The first screw-making machines were like a lathe, where the blank was held and the cutting bit was guided by a master wooden screw. By the 1800s, factories were churning out tonnes of cheap, machine-cut and precision-engineered screws of varying sizes, as well as uniform nuts which could fit any bolt of the same size. It was this precision and uniformity which, Rybczynski argues, made possible the Industrial Revolution.

The simple slot-head screw, however, is less than ideal, as the screwdriver can easily slip and strip the slot. So from the 1800s inventors sought various ways to improve the fit. In 1907 the Canadian Peter Robertson invented a novel screw with a socket head. Robertson's square socket has chamfered edges and a pyramidal bottom; the matching square-headed screwdriver fits snugly, and never slips.

Cruciform socket

Robertson screws are still popular with North American woodworkers, and if it had not been for the first World War, and Robertson's lack of business sense, we might all be using them now. Instead, we are more likely to use a Phillips screw, with its cruciform socket, patented in 1936 by one Henry Phillips from Oregon (and not as I used to think by Philips the Dutch electrical company; there is, I now realise, an ell of a difference).
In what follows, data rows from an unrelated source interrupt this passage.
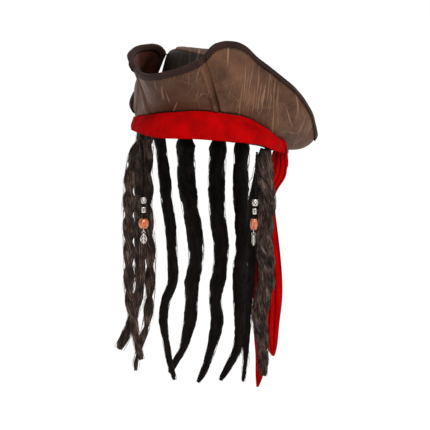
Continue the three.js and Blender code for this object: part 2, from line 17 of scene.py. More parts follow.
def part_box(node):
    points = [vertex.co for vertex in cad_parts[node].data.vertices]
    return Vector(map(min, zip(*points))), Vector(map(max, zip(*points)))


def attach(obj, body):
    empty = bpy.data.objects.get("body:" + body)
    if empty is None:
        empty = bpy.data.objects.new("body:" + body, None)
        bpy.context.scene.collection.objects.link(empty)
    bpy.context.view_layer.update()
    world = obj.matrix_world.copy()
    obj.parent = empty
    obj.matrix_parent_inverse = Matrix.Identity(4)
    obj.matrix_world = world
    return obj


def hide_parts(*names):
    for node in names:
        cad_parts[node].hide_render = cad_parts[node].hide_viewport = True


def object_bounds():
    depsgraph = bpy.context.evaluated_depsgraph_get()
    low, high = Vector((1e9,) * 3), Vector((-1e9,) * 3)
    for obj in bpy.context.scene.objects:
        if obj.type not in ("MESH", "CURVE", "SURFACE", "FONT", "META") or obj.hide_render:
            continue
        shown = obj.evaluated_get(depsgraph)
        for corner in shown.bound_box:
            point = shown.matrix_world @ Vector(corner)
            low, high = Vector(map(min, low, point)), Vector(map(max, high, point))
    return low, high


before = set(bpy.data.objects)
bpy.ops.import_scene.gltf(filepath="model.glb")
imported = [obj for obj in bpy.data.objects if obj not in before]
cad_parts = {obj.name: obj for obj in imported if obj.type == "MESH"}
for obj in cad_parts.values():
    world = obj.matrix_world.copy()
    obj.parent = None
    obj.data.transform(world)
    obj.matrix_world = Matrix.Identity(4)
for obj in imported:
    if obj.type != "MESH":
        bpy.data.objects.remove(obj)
CAD_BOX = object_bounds()
MM = 0.001
noise.seed_set(3)  # without a seed, noise_vector starts from the clock and differs each run

# %% [markdown]
# ## The view
# The hat hangs in the air as if on a head, so the camera looks at it almost level, from its front
# and a little to the wearer's left. A very long lens from eleven metres away keeps it as flat as in
# a catalogue.
# Everything that hangs was laid out square to this view, in a frame turned about the vertical.

# %% Camera
HANG_TURN = math.radians(22)
CAMERA_RISE = math.radians(8)
CAMERA_AWAY = 10.988
VIEW_SIDE = 4.0 * MM  # how far the middle of the view lies to the side of the head opening
VIEW_DROP = 89.2 * MM  # and how far below it
LENS = 800  # millimetres, on a full frame
FULL_FRAME = 36

sideways = Vector((math.cos(HANG_TURN), math.sin(HANG_TURN), 0))
to_camera = Vector((
    math.sin(HANG_TURN) * math.cos(CAMERA_RISE),
    -math.cos(HANG_TURN) * math.cos(CAMERA_RISE),
    math.sin(CAMERA_RISE),
))
upwards = to_camera.cross(sideways)
aim = sideways * VIEW_SIDE - upwards * VIEW_DROP

camera_data = bpy.data.cameras.new("camera")
camera_data.lens = LENS
camera_data.sensor_width = FULL_FRAME
camera_data.clip_end = 60
camera = bpy.data.objects.new("camera", camera_data)
camera.location = aim + to_camera * CAMERA_AWAY
camera.rotation_euler = (-to_camera).to_track_quat("-Z", "Y").to_euler()
bpy.context.scene.collection.objects.link(camera)
bpy.context.scene.camera = camera
bpy.context.scene.view_settings.view_transform = "Standard"  # colours show as they were picked
print("camera at", [round(c, 3) for c in camera.location], "upwards", [round(c, 3) for c in upwards])

# %% [markdown]
# ## Two small tools
# Colours are picked as sRGB hex values, as in any paint program, but shaders reckon in linear
# light, so one function turns the one into the other. Another adds a node to a material, sets its
# properties and fills its sockets, with a plain value or with a link from another node.

# %% Colours and nodes
def linear(hex_colour):
    """An sRGB hex colour as linear red, green, blue and alpha."""
    channels = [int(hex_colour[i:i + 2], 16) / 255 for i in (1, 3, 5)]
    return (*[c / 12.92 if c <= 0.04045 else ((c + 0.055) / 1.055) ** 2.4 for c in channels], 1)


def add_node(tree, kind, properties=None, sockets=None):
    """A new node with its properties and its input sockets, each set or linked."""
    made = tree.nodes.new(kind)
    for name, value in (properties or {}).items():
        setattr(made, name, value)
    for name, value in (sockets or {}).items():
        if isinstance(value, bpy.types.NodeSocket):
            tree.links.new(value, made.inputs[name])
        else:
            made.inputs[name].default_value = value
    return made


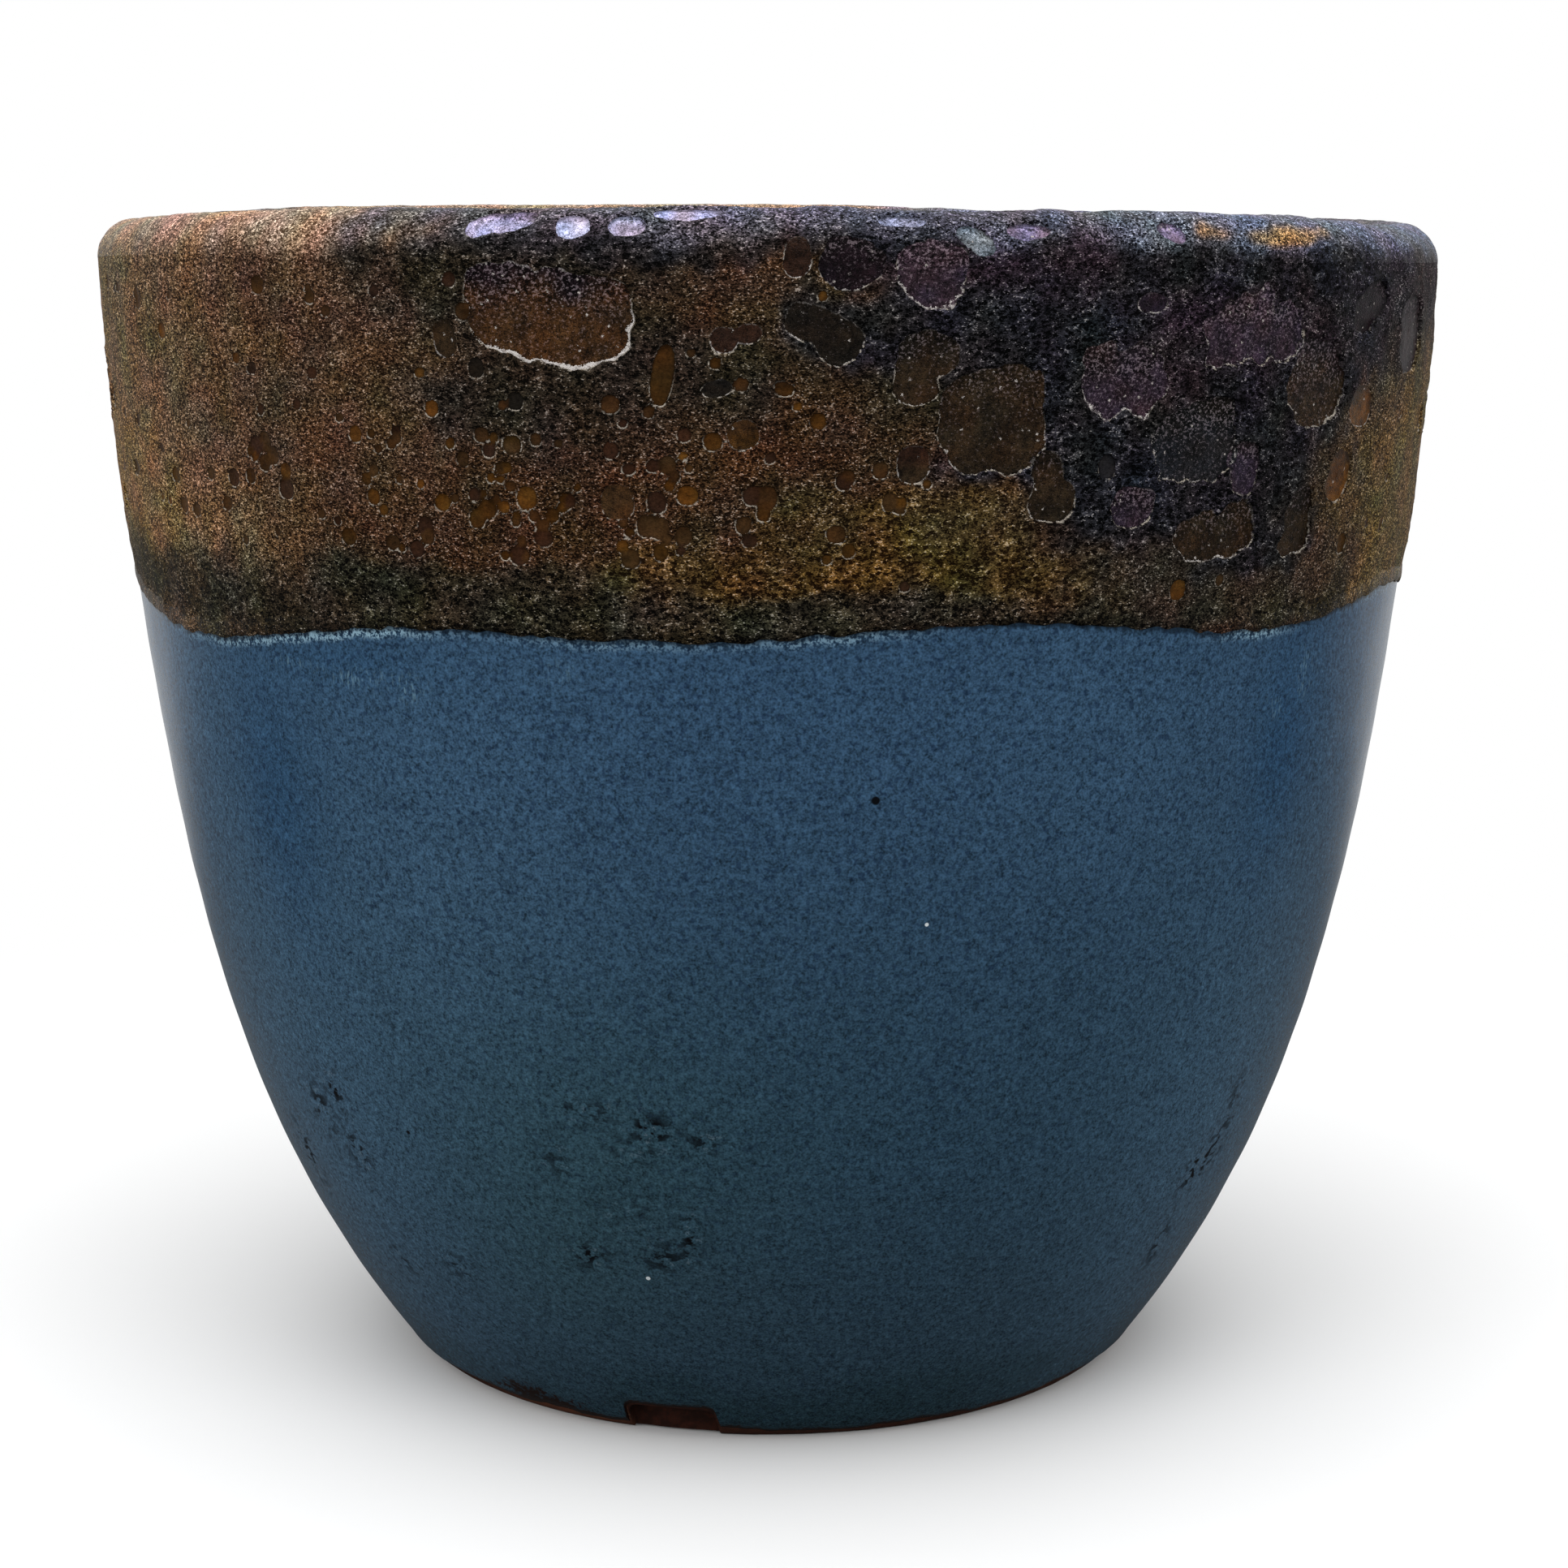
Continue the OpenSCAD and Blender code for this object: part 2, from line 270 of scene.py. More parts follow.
FRONT_CRATERS = (
    Crater(-16, 324, Glaze.AMBER, Glaze.DEEP_PURPLE,
           ((0, 0, 40, 23, 0), (-10, 2, 24, 21, 0), (9, -2, 27, 21, 14)), 2.0, 0.8, 0.3, 34.0),
    Crater(-7.6, 309, Glaze.HONEY, Glaze.HONEY, ((0, 0, 5.6, 15.5, -9),), 1.1),
    Crater(-2.4, 318.5, Glaze.RUSSET, Glaze.RUSSET,
           ((-2.8, -0.6, 6.6, 6.4, 0), (3, 0.9, 7, 4.4, 8)), 1.3),
    Crater(3.8, 319.5, Glaze.UMBER, Glaze.UMBER,
           ((-3.6, 2.6, 12, 9.5, -20), (3.4, -1.6, 12, 11.4, -35)), 1.2, 0.2, 0.16),
    Crater(2, 338.3, Glaze.RUSSET, Glaze.RUSSET, ((0, 0, 6.6, 9.6, 0),), 1.1),
    Crater(5.9, 337, Glaze.DEEP_PURPLE, Glaze.DEEP_PURPLE,
           ((0, 0, 15, 12, 0), (-3, 1, 9, 12, 0)), 0.6, 0.6, 0.24),
    Crater(11.6, 334.5, Glaze.PURPLE, Glaze.PURPLE, ((0, 0, 17, 16, 0),), 1.2, 0.8, 0.26),
    Crater(11.2, 310.5, Glaze.BROWN, Glaze.UMBER,
           ((0.8, 3.6, 16, 10, 0), (-2.6, -2.8, 10.5, 13, 12)), 1.0, 0.5, 0.24),
    Crater(16.4, 298, Glaze.BROWN, Glaze.BROWN,
           ((0, -1, 29, 25, 0), (4, 5, 20, 17, 0), (-6, 3, 13, 15, 0)), 1.1, 0.5, 0.26),
    Crater(21.2, 280, Glaze.BROWN, Glaze.UMBER,
           ((0.4, -3, 13, 11, 0), (-1, 3.6, 8, 11, 8)), 1.2, 0.4, 0.2),
    Crater(10.5, 287, Glaze.BROWN, Glaze.RUSSET, ((0, 0, 7.6, 9, 0),), 1.0),
    Crater(-1.9, 294.5, Glaze.HONEY, Glaze.AMBER, ((0, 0, 7.8, 7.2, 20),), 1.2),
    Crater(1.1, 306, Glaze.HONEY, Glaze.AMBER, ((0, 0, 4.8, 3.6, -10),), 1.2),
    Crater(-3.7, 306, Glaze.UMBER, Glaze.SOOT, ((0, 0, 7, 3.8, 10),), 1.0),
    Crater(-19, 291.5, Glaze.AMBER, Glaze.HONEY, ((0, 0, 5, 4.8, 0),), 2.0),
    Crater(-11.1, 277.5, Glaze.AMBER, Glaze.AMBER, ((0, 0, 8.4, 8.8, 0),), 0.8),
    Crater(-11.5, 290.5, Glaze.RUSSET, Glaze.RUSSET, ((0, 0, 3.8, 4.2, 0),), 0.8),
    Crater(-24.1, 317.5, Glaze.BROWN, Glaze.BROWN, ((0, 0, 6, 9, 14),), 0.5),
    Crater(-21.6, 310.5, Glaze.UMBER, Glaze.SOOT, ((0, 0, 4.2, 5.4, 0),), 0.6),
    Crater(-18.6, 302.5, Glaze.SOOT, Glaze.SOOT, ((0, 0, 4.6, 4.6, 0),), 0.7),
    Crater(27.2, 306.5, Glaze.PURPLE, Glaze.WINE,
           ((0, 0, 24, 18, 0), (-4, 3, 16, 12, 0)), 1.3, 1.0, 0.4),
    Crater(33.9, 290, Glaze.SLATE, Glaze.SOOT,
           ((0, 0, 28, 19, 0), (4, 4, 18, 14, 0)), 1.1, 0.8, 0.36),
    Crater(28.4, 274.5, Glaze.PURPLE, Glaze.PURPLE, ((0, 0, 13.4, 10.4, 0),), 1.1, 1.0, 0.2),
    Crater(36.8, 265.5, Glaze.BROWN, Glaze.BROWN,
           ((-6.4, 0, 16, 13, 0), (7, 1, 14, 14, 0)), 1.3, 0.6, 0.26),
    Crater(46.2, 266.5, Glaze.BROWN, Glaze.UMBER, ((0, 0, 13, 19, -10),), 1.2, 0.5, 0.26),
    Crater(39.4, 319, Glaze.PURPLE, Glaze.PURPLE,
           ((-10, -2, 15, 18, 0), (0, 1, 18, 20, 0), (11, -1, 13, 17, 0)), 1.3, 1.0, 0.4),
    Crater(47.3, 303, Glaze.BROWN, Glaze.WINE,
           ((0, 0, 24, 22, 4), (-3, 4, 16, 16, 0)), 1.0, 0.9, 0.3),
    Crater(54.9, 325, Glaze.DEEP_PURPLE, Glaze.DEEP_PURPLE, ((0, 0, 21, 13, 30),), 0.3, 0.4, 0.18),
    Crater(64.5, 315.5, Glaze.TAUPE, Glaze.TAUPE, ((0, 0, 21, 24, 0),), 0.5, 0.6, 0.14),
    Crater(54.7, 296, Glaze.ORANGE, Glaze.AMBER, ((0, 0, 12, 11, -8),), 0.8),
    Crater(51.9, 278, Glaze.ORANGE, Glaze.AMBER, ((0, 0, 11, 14, -24),), 0.8),
    Crater(29.1, 326.5, Glaze.PURPLE, Glaze.PURPLE, ((0, 0, 8.6, 4.8, 0),), 0.9, 0.3),
    Crater(39.2, 283, Glaze.PURPLE, Glaze.WINE, ((0, 0, 11, 14, 0),), 0.5, 0.8, 0.2),
    Crater(25.8, 285, Glaze.SLATE, Glaze.SLATE, ((0, 0, 4.6, 6, 0),), 0.5, 0.3),
    # pale pools on the lip, coloured with painted reflections of light from above
    Crater(-19.8, 346.7, Glaze.LAVENDER_REFLECTION, Glaze.MAUVE_REFLECTION, ((0, 0, 18, 7.5, 10),), 0.3, 0.9, 0.3),
    Crater(-14.1, 346, Glaze.ICE_REFLECTION, Glaze.LAVENDER_REFLECTION, ((0, 0, 7.7, 6.4, 0),), 0.3, 0.3, 0.2),
    Crater(-10.2, 346, Glaze.LAVENDER_REFLECTION, Glaze.PALE_BLUE_REFLECTION, ((0, 0, 9, 6, 0),), 0.3, 0.6, 0.24),
    Crater(-5.8, 348.9, Glaze.LAVENDER_REFLECTION, Glaze.LAVENDER_REFLECTION, ((0, 0, 19, 5.4, 0),), 0.2, 1.0, 0.34),
    Crater(9.7, 347.6, Glaze.PALE_BLUE_REFLECTION, Glaze.PALE_BLUE_REFLECTION, ((0, 0, 12, 4.2, 0),), 0.2, 0.8, 0.3),
    Crater(14.8, 344, Glaze.SEA_GREY_REFLECTION, Glaze.SEA_GREY_REFLECTION,
           ((0, 0, 9, 5, -24), (2, -2, 5, 5, 0)), 0.2, 0.8, 0.3),
    Crater(19, 345.4, Glaze.MAUVE_REFLECTION, Glaze.MAUVE_REFLECTION, ((0, 0, 13, 5, 0),), 0.2, 1.0, 0.4),
    Crater(31, 345.4, Glaze.MAUVE_REFLECTION, Glaze.MAUVE_REFLECTION, ((0, 0, 8, 5.4, -20),), 0.2, 0.8, 0.3),
)
POOL_PALETTE = (
    (Glaze.AMBER, Glaze.DEEP_PURPLE), (Glaze.BROWN, Glaze.UMBER), (Glaze.PURPLE, Glaze.WINE),
    (Glaze.HONEY, Glaze.BROWN), (Glaze.UMBER, Glaze.SOOT), (Glaze.SLATE, Glaze.SOOT),
)
BUBBLE_PALETTE = (Glaze.RUSSET, Glaze.AMBER, Glaze.HONEY, Glaze.ORANGE, Glaze.AMBER)
# painted reflections of light from above, for the pools on the lip
LIP_REFLECTION_PALETTE = (Glaze.LAVENDER_REFLECTION, Glaze.PALE_BLUE_REFLECTION, Glaze.SEA_GREY_REFLECTION)


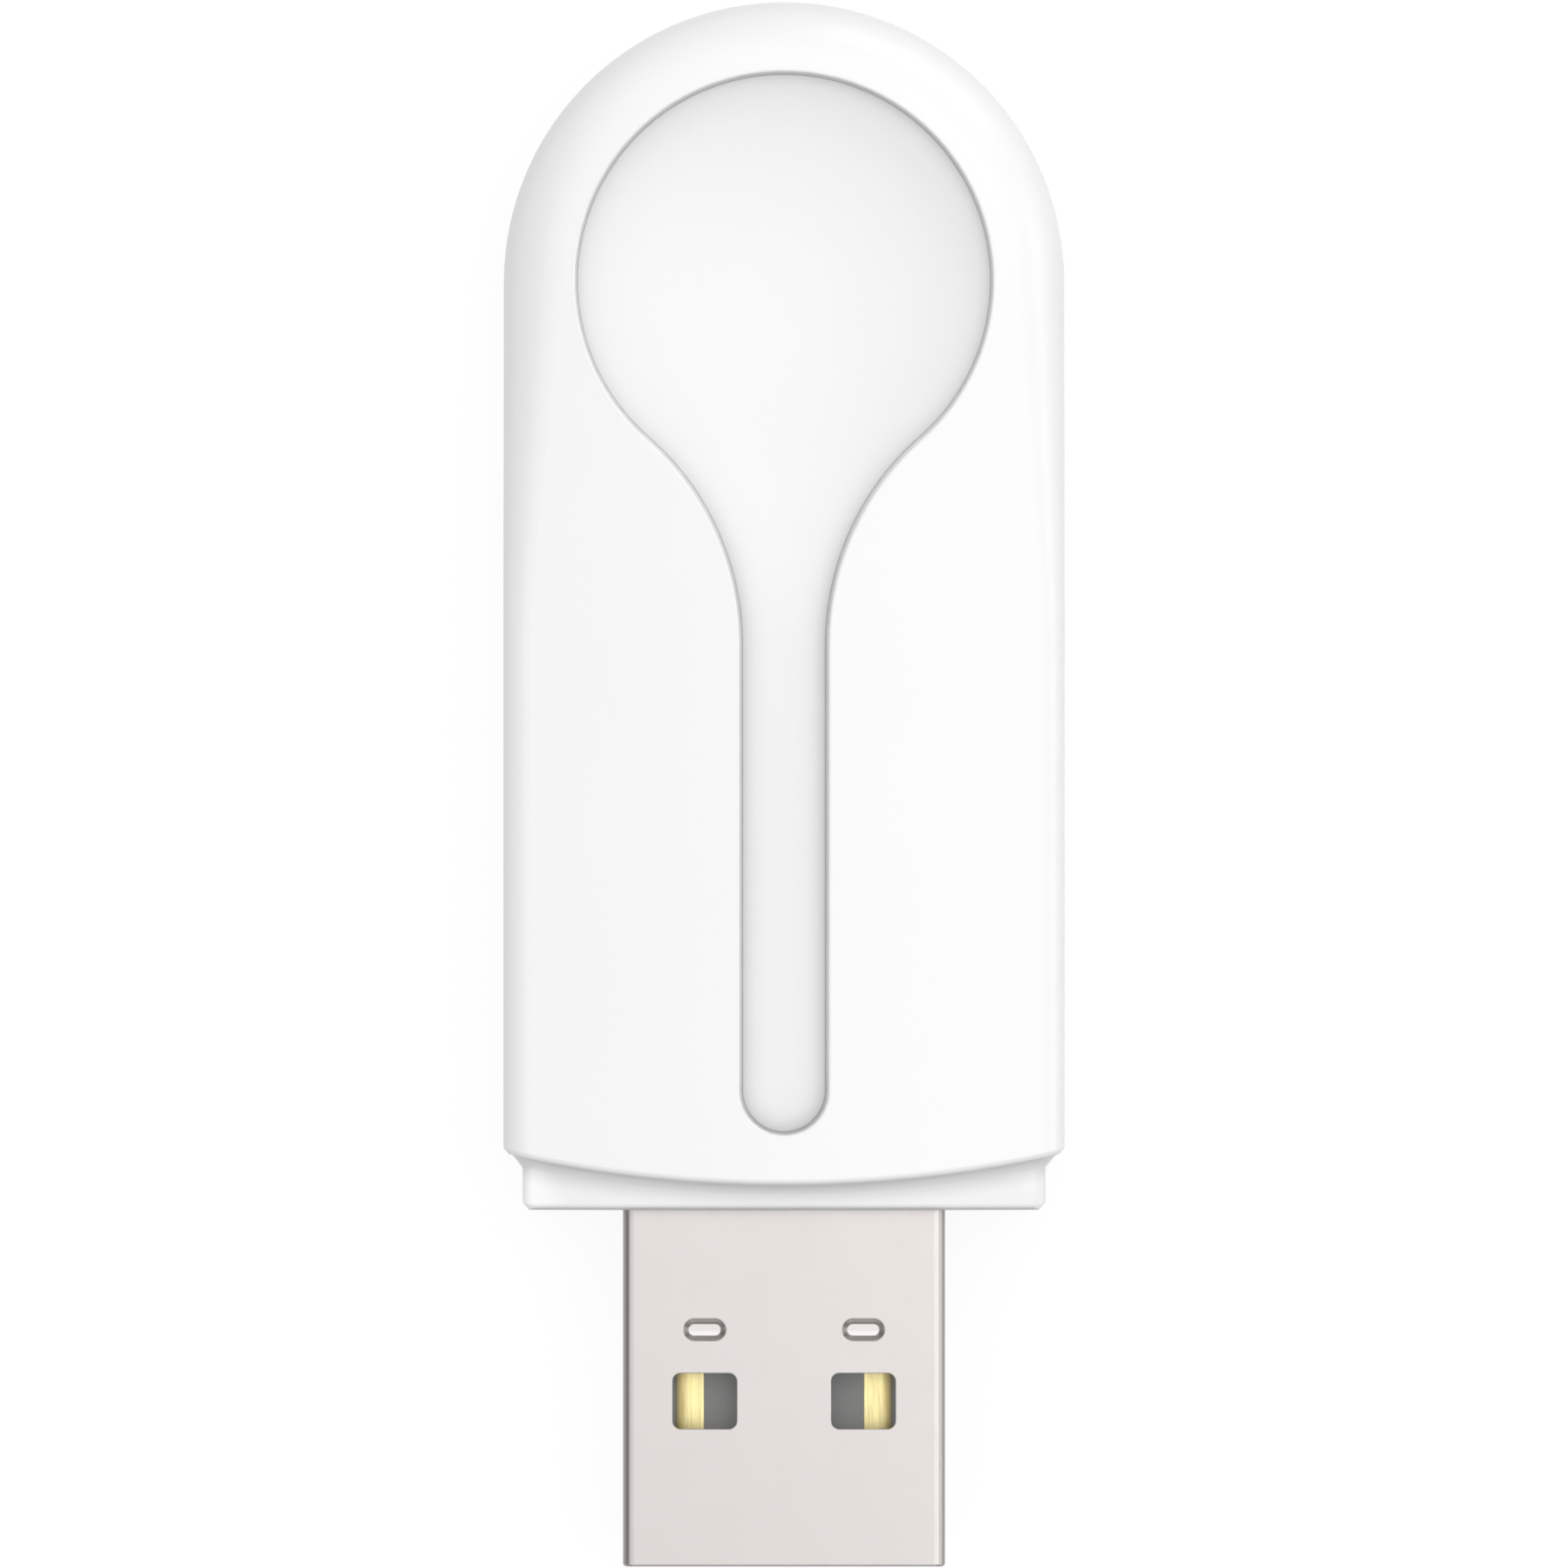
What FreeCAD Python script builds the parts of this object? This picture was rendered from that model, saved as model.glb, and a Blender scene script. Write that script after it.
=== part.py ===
import FreeCAD, Part
import math
import os
from FreeCAD import Vector

# A USB radio stick that lies on its back. All sizes are in millimetres.
# X runs across the stick, Y from the plug towards the round end, and Z up out of the front face.
# The pieces are laid out from the collar's end face, at Y = 0, and moved to the stick's middle at the end.

# Housing
housing_width = 20.9
housing_length = 45.0
housing_height = 8.8
crown_radius = 58.0
dome_edge_round = 2.6
side_edge_round = 1.2
edge_blend_length = 12.5
back_edge_round = 1.6
wall = 1.2
seam_depth = 0.12
seam_width = 0.10

# Shoulder and collar
shoulder_radius = 47.4
shoulder_reach = 0.95
shoulder_brow_chamfer = 0.2
shoulder_foot_chamfer = 0.4
collar_step = 0.72
collar_end_chamfer = 0.25
end_wall = 1.4
cavity_start = 3.4

# Keyhole-shaped recess in the front, its outline measured at the height of the crown
bowl_radius = 7.84
bowl_from_top = 10.43
stem_width = 3.30
stem_start = 2.8
neck_radius = 10.1
recess_draft = 8.0
stem_depth = 0.95
dish_radius = 60.0
dish_margin = 0.6
neck_rise_length = 6.0
recess_rim_chamfer = 0.1
recess_wall = 1.0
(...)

Phillips's design is not as good as Robertson's: the screwdriver doesn't fit as snugly - but strangely, this is something of an advantage, as it means it is difficult to over-tighten a Phillips screw. General Motors tried Phillips's invention in 1936, and was so pleased it switched over completely, and the Phillips screw quickly became the industry standard.

All this and more you can read about in One Good Turn. Now, I don't suppose anybody knows where I can buy Robertson screws in Dublin?